Perceptual uniformity

Equal colour contrast between equally wide segments of one colour gradient as seen through the human eye.

Perceptual order

Existence of a relative order of all individual colours within one colour gradient

CVD accessibility

Readability of a colour gradient for colour-vision deficient, or colour-blind, people.


Perceptual uniformity

A constant incremental colour and lightness contrast along a colour map is a proxy for its perceptual uniformity. (a) While a certain incremental data variation is either under- or strongly overrepresented with unscientific colour maps like jet (a.k.a. rainbow) depending on the colour map segment, it is instead (b) evenly represented all along a colour bar when using a scientific colour map like batlow, due to its uniform colour and lightness contrast.


Perceptual order

Perceptual order is given when individual colours of a colour map can be sequentially ordered effortlessly without consulting the colour bar.

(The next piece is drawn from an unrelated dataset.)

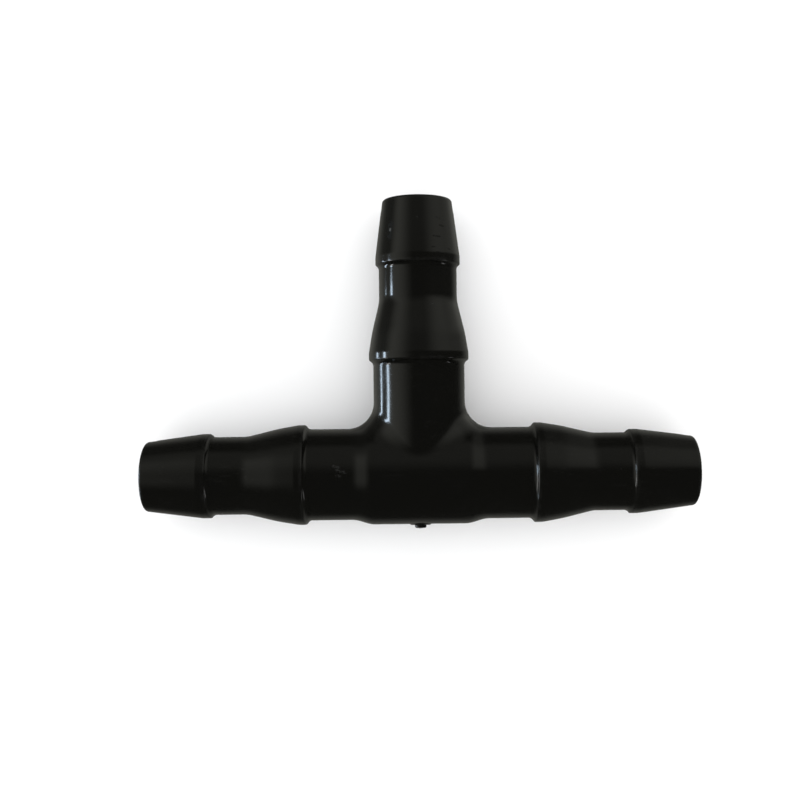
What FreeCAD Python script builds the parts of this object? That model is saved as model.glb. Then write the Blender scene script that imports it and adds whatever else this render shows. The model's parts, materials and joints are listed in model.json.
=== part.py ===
import FreeCAD, Part
import math
import os

# Barbed tee connector for small irrigation hose, in millimetres.
#
# The real tee is one moulding. Its three arms are alike: from the hub outwards each
# has a plain shank, a large inner barb, a neck and a small outer barb, with one
# round water way through it. The moulding is written here as those named portions,
# which meet face to face, and the stub left by the moulding gate is a portion too.
#
# Frame: the origin is where the axes of the run and the branch cross, +X is along
# the run, +Y is along the branch, and +Z is square to both, so the tee lies flat.

# Driving dimensions. "At" is a distance from the crossing of the axes, along an arm.
BORE_R = 3.0
MOUTH_AT = 28.65
MOUTH_EDGE = 0.12           # rounding where the bore opens

SHANK_R = 4.75
INNER_CREST_R = 5.2         # large barb, for hose of 9 mm bore
NECK_R = 4.05
OUTER_CREST_R = 4.4         # small barb, for hose of 8 mm bore
TIP_R = 3.62
TIP_EDGE = 0.3              # rounding of the nose

INNER_SHOULDER_AT = 11.95   # back edge of the large barb's crest
INNER_LAND = 0.7            # length of the cylindrical crest
INNER_KNEE_AT = 14.8        # where the cone behind the crest steepens
INNER_KNEE_R = 4.84
NECK_BLEND_AT = 18.05       # where the line of the cone would meet the neck
NECK_AT = 18.7              # start of the plain neck, past the blend
OUTER_SHOULDER_AT = 21.9    # back edge of the small barb's crest
OUTER_LAND = 0.8
SHOULDER_LEAN = 0.8         # length of a shoulder's slope over its height
SHOULDER_LEAD = 0.3         # plain stretch kept behind a shoulder, with its fillet

CREST_EDGE = 0.25
SHOULDER_FILLET = 0.6
CREST_ROUNDING = 1.5
KNEE_ROUNDING = 14.0
NECK_ROUNDING = 4.0

HUB_R = 5.25
HUB_HALF = 5.15             # half length of the thicker middle of the run
HUB_SLOPE_END = 6.7         # where its conical ends reach the shank
HUB_ROUNDING = 3.0
HUB_END = 7.6               # hub and shanks meet here, clear of the branch fillet
BRANCH_FILLET = 2.8

GATE_R = 0.6
GATE_HEIGHT = 0.45          # how far the broken stub stands off the hub
GATE_EDGE = 0.1
GATE_SWELL_HEIGHT = 0.1
GATE_SWELL_TOP_R = 1.05     # the swelling round the stub narrows from its foot to its top
GATE_SWELL_FOOT_R = 1.5
GATE_ROOT = 5.0             # how near to the run's axis the stub is drawn before the hub is cut from it

EDGE_SAMPLES = 9            # points looked at along an edge
TOUCH = 0.001               # a point nearer to a surface than this is on it

ORIGIN = FreeCAD.Vector(0, 0, 0)
ALONG = FreeCAD.Vector(1, 0, 0)
UP = FreeCAD.Vector(0, 0, 1)
ARM_TURNS = {"right": 0, "branch": 90, "left": 180}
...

While (c) a sequential ordering is not intuitively possible for unscientific colour maps like jet (a.k.a. rainbow), it is (d) possible to sequentially order individual colours of a scientifically derived colour map like batlow, thanks to its constant lightness gradient.


CVD accessibility

Available perceptually-uniform colour maps versus the non-uniform rainbow (i.e., jet; bottom row) as seen with either of the three common forms of human colour-vision deficiency (deuteranopia, protanopia, and tritanopia), and for grey-scale (representing total colour-blindness or simple black-and-white prints). Rainbow, the most-widely used colour map, fails to reproduce a meaningful smooth gradient, yet the Scientific colour maps, like batlow, are all universally readable.